▶ _Goal_:
Write every line of the material out exactly as shown.

--- Start Stored data ---

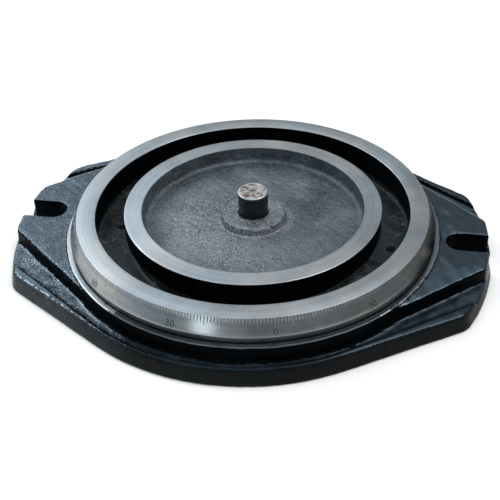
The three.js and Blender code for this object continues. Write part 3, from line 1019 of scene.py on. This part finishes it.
def area_light(name, degrees, rise, away, size, radiance, color=(1, 1, 1)):
    """A soft box aimed at the base: bearing from +X and rise in degrees, distance and size in metres."""
    data = bpy.data.lights.new(name, "AREA")
    data.shape = "RECTANGLE"
    data.size, data.size_y = size
    data.energy = radiance * math.pi * size[0] * size[1]
    data.color = color
    lamp = bpy.data.objects.new(name, data)
    bpy.context.scene.collection.objects.link(lamp)
    bearing, elevation = math.radians(degrees), math.radians(rise)
    place = away * Vector((
        math.cos(bearing) * math.cos(elevation),
        math.sin(bearing) * math.cos(elevation),
        math.sin(elevation),
    ))
    turn = (-place).to_track_quat("-Z", "Y").to_matrix().to_4x4()
    lamp.matrix_world = Matrix.Translation(place) @ turn


def studio():
    corners = np.array([[-4e3, -4e3, 0], [4e3, -4e3, 0], [4e3, 4e3, 0], [-4e3, 4e3, 0]])
    floor = to_object("floor", corners, [[0, 1, 2, 3]])
    s = Shader("floor", (0.90, 0.88, 0.85), 0.9)
    floor.data.materials.append(s.material)
    world = bpy.data.worlds.new("studio")
    world.use_nodes = True
    sky = Nodes(world.node_tree, "Generated")
    axes = sky.axes()
    lean = sky.math("MULTIPLY_ADD", axes["X"], -0.27, axes["Z"])
    low_glow = sky.spread(lean, -0.2, 0.5, 0.28, 0.39)
    high_glow = sky.spread(lean, 0.57, 0.72, 0.0, 0.90)
    back = sky.tree.nodes["Background"]
    back.inputs["Color"].default_value = (0.86, 0.94, 1.0, 1)
    sky.feed(sky.math("ADD", low_glow, high_glow), back.inputs["Strength"])
    bpy.context.scene.world = world
    area_light("fill_left", 131, 33, 2.2, (1.35, 0.9), 1.28, (0.79, 0.90, 1.0))
    area_light("key_left", 157, 38, 2.0, (0.5, 0.5), 14, (0.92, 0.97, 1.0))
    area_light("side_left", 195, 12, 2.0, (0.8, 0.5), 2.3, (1.0, 0.98, 0.95))
    area_light("high_right", -8, 56, 1.9, (1.3, 1.3), 3.4, (1.0, 0.97, 0.94))
    area_light("strip_front", -108, 12, 1.7, (0.32, 0.5), 3.3, (0.9, 0.96, 1.0))


camera()
studio()
graduated_ring()
numerals()
hub_plate()
pivot_pin()
base_casting()
collar_band()
fasteners()

bpy.context.scene.view_settings.view_transform = "Standard"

--- End Stored data ---

▶ _Reply to the task_:
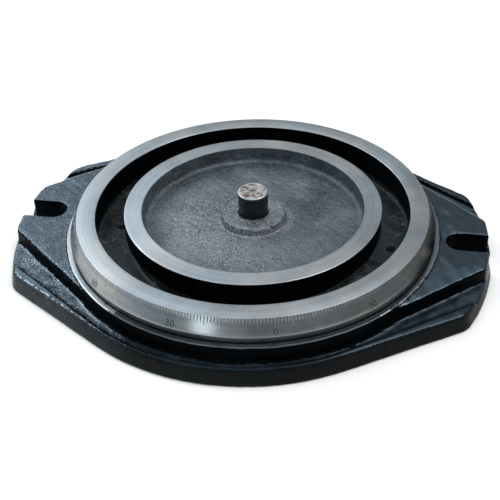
The three.js and Blender code for this object continues. Write part 3, from line 1019 of scene.py on. This part finishes it.
def area_light(name, degrees, rise, away, size, radiance, color=(1, 1, 1)):
    """A soft box aimed at the base: bearing from +X and rise in degrees, distance and size in metres."""
    data = bpy.data.lights.new(name, "AREA")
    data.shape = "RECTANGLE"
    data.size, data.size_y = size
    data.energy = radiance * math.pi * size[0] * size[1]
    data.color = color
    lamp = bpy.data.objects.new(name, data)
    bpy.context.scene.collection.objects.link(lamp)
    bearing, elevation = math.radians(degrees), math.radians(rise)
    place = away * Vector((
        math.cos(bearing) * math.cos(elevation),
        math.sin(bearing) * math.cos(elevation),
        math.sin(elevation),
    ))
    turn = (-place).to_track_quat("-Z", "Y").to_matrix().to_4x4()
    lamp.matrix_world = Matrix.Translation(place) @ turn


def studio():
    corners = np.array([[-4e3, -4e3, 0], [4e3, -4e3, 0], [4e3, 4e3, 0], [-4e3, 4e3, 0]])
    floor = to_object("floor", corners, [[0, 1, 2, 3]])
    s = Shader("floor", (0.90, 0.88, 0.85), 0.9)
    floor.data.materials.append(s.material)
    world = bpy.data.worlds.new("studio")
    world.use_nodes = True
    sky = Nodes(world.node_tree, "Generated")
    axes = sky.axes()
    lean = sky.math("MULTIPLY_ADD", axes["X"], -0.27, axes["Z"])
    low_glow = sky.spread(lean, -0.2, 0.5, 0.28, 0.39)
    high_glow = sky.spread(lean, 0.57, 0.72, 0.0, 0.90)
    back = sky.tree.nodes["Background"]
    back.inputs["Color"].default_value = (0.86, 0.94, 1.0, 1)
    sky.feed(sky.math("ADD", low_glow, high_glow), back.inputs["Strength"])
    bpy.context.scene.world = world
    area_light("fill_left", 131, 33, 2.2, (1.35, 0.9), 1.28, (0.79, 0.90, 1.0))
    area_light("key_left", 157, 38, 2.0, (0.5, 0.5), 14, (0.92, 0.97, 1.0))
    area_light("side_left", 195, 12, 2.0, (0.8, 0.5), 2.3, (1.0, 0.98, 0.95))
    area_light("high_right", -8, 56, 1.9, (1.3, 1.3), 3.4, (1.0, 0.97, 0.94))
    area_light("strip_front", -108, 12, 1.7, (0.32, 0.5), 3.3, (0.9, 0.96, 1.0))


camera()
studio()
graduated_ring()
numerals()
hub_plate()
pivot_pin()
base_casting()
collar_band()
fasteners()

bpy.context.scene.view_settings.view_transform = "Standard"